Pese a la madura gravedad de su carácter sabía tener momentos de fino humor. Ya como especialista discutíamos en grupo, por órdenes de la dirección provincial del Ministerio de Salud Pública, un caso delicado por razones de Estado, que había hecho escala en China antes de llegar a nuestra centenaria institución. Durante la escala mencionada había tenido el paciente un cuadro de privación de conciencia y limitación motora; así llegó. Traía el diagnóstico de una enfermedad cerebrovascular oclusiva y, tras la discusión de nuestro colectivo, ahora con respaldo imagenológico, se hizo la verificación diagnóstica y el informe concluyente. El Dr. Orta cerró la reunión refrescantemente, diciendo: «Los chinos estaban claros».
En el complejo mundo de las interrelaciones lograba con sus compañeros de trabajo un equilibrio difícil de ver en otros; lo hizo idóneo para asistir profesionalmente al Prof. Dr. José E. Fernández Mirabal, en Cuidados Intensivos, en el contexto de uno de los penosos infartos que sufrió. El benemérito Prof. Mirabal era un paciente difícil en las manos de un médico idóneo.

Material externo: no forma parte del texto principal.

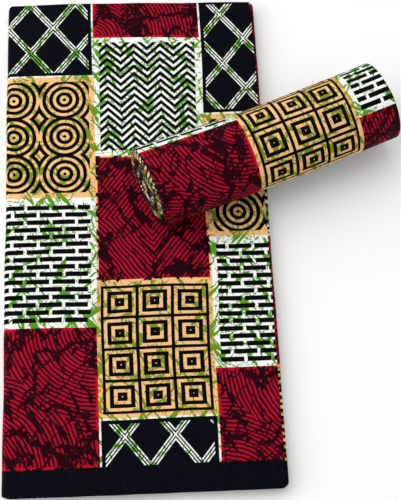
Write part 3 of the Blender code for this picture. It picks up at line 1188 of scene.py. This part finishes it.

Expresaba el Dr. Orta una sensibilidad profesional y humana muy grande, con raíces católicas. Tratamos este último tema alguna que otra vez. Era, al final, el clínico que todo el mundo hubiera querido tener a la cabecera de la cama el día de la enfermedad.
Aquella mañana en que tuvimos noticias de que había cruzado a los Estados Unidos, en el pase de visita de la Unidad de Cuidados Intermedios (UCIM), el Prof. Dr. José E. Lara Tuñón, Vicedirector primero del Hospital, comentó al grupo: «Es una lástima, porque tenía futuro...». Algunos nos miramos, y sonreímos... Oré por él, a fin de que pudiera llegar en paz donde su madre y salir adelante. Así fue.
Compartí estas memorias el 26 de julio de 2012, a las 5: 13 a. m., desde Cuba, con mi viejo amigo, el Dr. Orlando Hernández, padre de las biopsias de cresta ilíaca en nuestra sala, con aquellos catéteres de Vil Silverman que se las ingeniaba para tener esterilizados siempre y que todos aprendimos a usar como alternativa a las cruentas biopsias esternales. Le escribía al Dr. Orlando, y le decía: «Es para mí una alegría muy grande que, a las muchas cosas buenas que recuerdo del Dr. Orta (...), pueda unir ahora la de saber cuánto te ayudó. Envíale a cada rato una postal en que pueda ver que le recuerdas, y si algún día se ven, dale un gran abrazo de mi parte». Hasta ese día.
Gracias a Dios por lo que significó, para tantos, el Prof. Dr. Jorge Orta Pires. Larga vida para él y familia. Disfrute de muchos éxitos profesionales, y podamos un día, todos los que tuvimos el privilegio de tenerle como Profesor, decirle unidos, con sentida gratitud: «muchas gracias».